1. Introduction
The production of commercial quantities of shale gas was very uncommon several decades ago [
1,
2]. However, with the recent boom or commercial production of shale gas from the Barnett Shale in the central Texas, United States of America (USA), many countries and exploration companies are intensifying their pursuit for the shale resource plays, expecting to find and exploit the next Barnett Shale. The natural gas that is extracted from underground shale deposits is globally known as shale gas, and it has become a progressively vital source of natural gas in the United States (US) over the past decade and interest has spread to Canada, Europe, Asia, and Australia (
Figure 1;
Table 1). The methods that were used for the Barnett Shales are now being applied to other sedimentary basins in the world, where conditions (i.e., organic-rich and thermally matured shales) are favorable for coaxing natural gas from the shales. Shale gas denotes a self-sourced unconventional natural gas that occurs primarily within fine-grained, low-permeability and organic-rich siliciclastic sedimentary rocks [
3]. Despite the prefix ‘shale’, this natural gas can also occur within a variety of rocks other than shale, including mudstones, siltstones, and carbonates [
3,
4]. Shale gas is generated and stored in-situ as adsorbed gas in kerogen and clay particles, and as free gas in the intergranular pore spaces and fractures [
3]. It can also be stored as solute gas in bitumen and organic matter [
5]. As more countries are showing keen interest in the shale gas revolution, exploration companies are realizing that an integrated method is vital to success.

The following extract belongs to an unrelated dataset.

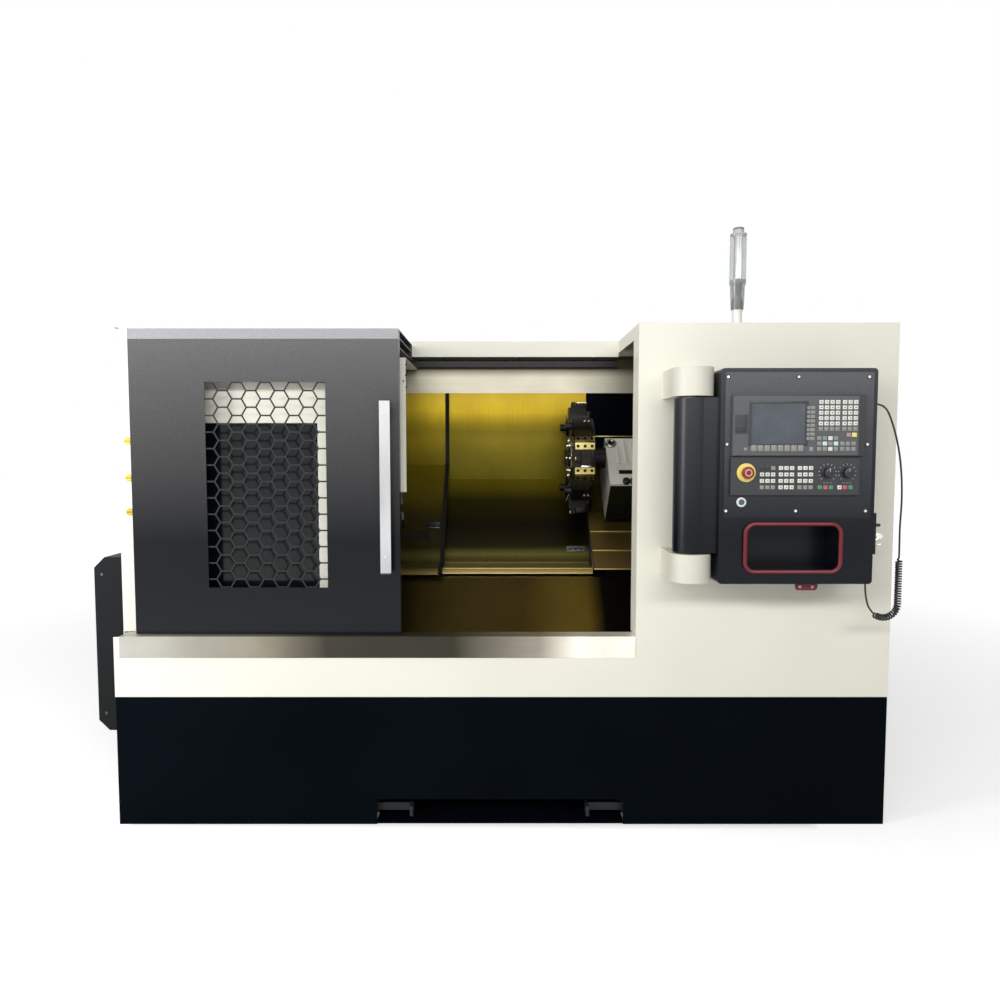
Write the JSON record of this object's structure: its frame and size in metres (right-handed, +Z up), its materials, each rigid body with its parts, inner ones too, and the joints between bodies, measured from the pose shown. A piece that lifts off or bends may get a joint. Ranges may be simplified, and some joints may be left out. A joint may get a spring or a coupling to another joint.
{
  "type": "cnc turning lathe",
  "caption": "Slant-bed CNC turning lathe in a sheet-metal enclosure with a sliding door, a turret, a chuck and a swinging control pendant on a curly cord.",
  "frame": {"origin": "on the floor under the middle of the machine's box, its cord left out", "axes": "+X to the right along the spindle, seen from the operator's side; +Y from the front to the rear; +Z up"},
  "size_m": [2.9, 1.841, 2.14],
  "materials": {
    "off_white_paint": "off-white powder coat, semi-gloss",
    "charcoal_powder": "charcoal powder coat, finely textured, satin",
    "navy_black_paint": "navy-black paint, satin",
    "brushed_stainless": "stainless sheet, brushed along its length",
    "way_cover_steel": "rolled steel way cover, brushed and oiled",
    "handle_aluminium": "anodised aluminium, brushed",
    "machined_iron": "machined cast iron",
    "casting_paint": "light grey casting enamel",
    "housing_grey": "light grey enamel, satin",
    "ground_steel": "ground steel",
    "black_oxide": "black oxide steel",
    "chuck_steel": "hardened chuck steel, turned and ground",
    "jaw_steel": "hardened steel jaws",
    "panel_black": "black fine-textured panel",
    "unit_grey": "dark grey control panel overlay",
    "screen_glass": "flat display screen",
    "key_grey": "pale grey membrane keys",
    "red_enamel": "red enamel",
    "stop_red": "red moulded plastic",
    "knob_black": "black moulded knob",
    "button_blue_grey": "blue-grey button cap",
    "lamp_clear": "clear lamp lens",
    "lamp_grey": "grey lamp base and stem",
    "dark_pane": "dark polycarbonate pane",
    "cord_rubber": "black rubber cord",
    "zinc_steel": "zinc-plated steel"
  },
  "bodies": {
    "frame": {"bed": "casting_paint", "levelling_feet": "zinc_steel", "skirt_front": "navy_black_paint", "skirt_left": "navy_black_paint", "skirt_right": "navy_black_paint", "skirt_rear": "navy_black_paint", "front_cover": "off_white_paint", "door_sill": "brushed_stainless", "left_cover": "off_white_paint", "inner_window": "dark_pane", "left_side_panel": "off_white_paint", "right_side_panel": "off_white_paint", "rear_panel": "off_white_paint", "roof": "off_white_paint", "lintel": "brushed_stainless", "door_rail": "zinc_steel", "end_guard": "navy_black_paint", "lamp_base": "lamp_grey", "lamp_lens": "lamp_clear", "fixed_way_cover": "way_cover_steel", "chip_chute": "way_cover_steel", "headstock": "casting_paint", "z_rails": "ground_steel", "upper_arm": "off_white_paint", "lower_arm": "off_white_paint"},
    "door": {"door_panel": "charcoal_powder", "hex_guard": "charcoal_powder", "door_handle": "handle_aluminium"},
    "spindle": {"spindle": "ground_steel", "chuck": "chuck_steel", "chuck_cylinder": "black_oxide"},
    "jaw_1": {"jaw_1": "jaw_steel"},
    "jaw_2": {"jaw_2": "jaw_steel"},
    "jaw_3": {"jaw_3": "jaw_steel"},
    "carriage": {"saddle": "machined_iron", "sliding_way_cover": "way_cover_steel", "apron_lower": "way_cover_steel"},
    "apron": {"apron_middle": "way_cover_steel"},
    "cross": {"cross_slide": "way_cover_steel", "turret_housing": "housing_grey"},
    "turret": {"turret_disc": "black_oxide", "tool_holders": "black_oxide"},
    "pendant": {"pendant_box": "charcoal_powder", "pendant_face": "panel_black", "display_unit": "unit_grey", "display_screen": "screen_glass", "control_unit": "unit_grey", "panel_keys": "key_grey", "pocket_frame": "red_enamel", "side_block": "black_oxide", "lock_tab": "red_enamel", "cord_glands": "black_oxide", "upper_lead": "cord_rubber", "curly_cord": "cord_rubber", "lower_lead": "cord_rubber"},
    "emergency_stop": {"emergency_stop": "stop_red"},
    "feed_knob": {"feed_knob": "knob_black"},
    "speed_knob": {"speed_knob": "knob_black"},
    "start_button": {"start_button": "button_blue_grey"}
  },
  "joints": [
    {"name": "door_slide", "type": "slide", "parent": "frame", "child": "door", "axis": [1, 0, 0], "range_m": [0, 0.815]},
    {"name": "pendant_pivot", "type": "hinge", "parent": "frame", "child": "pendant", "pos_m": [0.719, -0.8125, 1.2], "axis": [0, 0, 1], "range_deg": [-90, 0]},
    {"name": "spindle_spin", "type": "hinge", "parent": "frame", "child": "spindle", "pos_m": [-0.4, -0.1645, 1.06], "axis": [1, 0, 0], "continuous": true},
    {"name": "jaw_1_slide", "type": "slide", "parent": "spindle", "child": "jaw_1", "axis": [0, 0, 1], "range_m": [-0.004, 0.004]},
    {"name": "jaw_2_slide", "type": "slide", "parent": "spindle", "child": "jaw_2", "axis": [0, -0.866, -0.5], "range_m": [-0.004, 0.004]},
    {"name": "jaw_3_slide", "type": "slide", "parent": "spindle", "child": "jaw_3", "axis": [0, 0.866, -0.5], "range_m": [-0.004, 0.004]},
    {"name": "carriage_slide", "type": "slide", "parent": "frame", "child": "carriage", "axis": [1, 0, 0], "range_m": [-0.45, 0]},
    {"name": "cross_feed", "type": "slide", "parent": "carriage", "child": "cross", "axis": [0, 0.7071, 0.7071], "range_m": [-0.16, 0.02]},
    {"name": "apron_follow", "type": "slide", "parent": "carriage", "child": "apron", "axis": [0, 0.7071, 0.7071], "range_m": [-0.08, 0.01]},
    {"name": "turret_index", "type": "hinge", "parent": "cross", "child": "turret", "pos_m": [0.453, 0.0547, 1.2792], "axis": [1, 0, 0], "continuous": true},
    {"name": "emergency_stop_press", "type": "slide", "parent": "pendant", "child": "emergency_stop", "axis": [0, 1, 0], "range_m": [0, 0.004]},
    {"name": "feed_knob_turn", "type": "hinge", "parent": "pendant", "child": "feed_knob", "pos_m": [1.128, -0.9, 1.243], "axis": [0, -1, 0], "range_deg": [-135, 135]},
    {"name": "speed_knob_turn", "type": "hinge", "parent": "pendant", "child": "speed_knob", "pos_m": [1.189, -0.9, 1.243], "axis": [0, -1, 0], "range_deg": [-135, 135]},
    {"name": "start_button_press", "type": "slide", "parent": "pendant", "child": "start_button", "axis": [0, 1, 0], "range_m": [0, 0.0015], "stiffness_N_per_m": 400}
  ],
  "couplings": [
    {"joint": "jaw_2_slide", "follows": "jaw_1_slide", "ratio": 1},
    {"joint": "jaw_3_slide", "follows": "jaw_1_slide", "ratio": 1},
    {"joint": "apron_follow", "follows": "cross_feed", "ratio": 0.5}
  ]
}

The discovery of shale gas is one of the most significant energy revolutions in the last two decades and it is effectively changing the global energy market to date [
6,
7,
8,
9,
10,
11,
12,
13]. Shale gas represents a new opportunity or chance to strengthen energy security and at the same time, reducing emissions [
14,
15]. As a typical developing technology, shale gas has attracted global attention from the governments, non-governmental organizations (NGO’s), and researchers, which has led to the rapid growth rate of vital information on shale gas [
16,
17]. Fracking, also known as hydraulic fracturing, is a method of extracting oil and gas from the earth by drilling deep wells and injecting a mixture of liquids and chemicals at high pressure. Presently, the development of shale resources (shale gas) does not only bring new or innovative opportunities, but it also comes with some challenges (risks) or uncertain results. These risks have grown over time due to unknown factors and could vary with geographical locations.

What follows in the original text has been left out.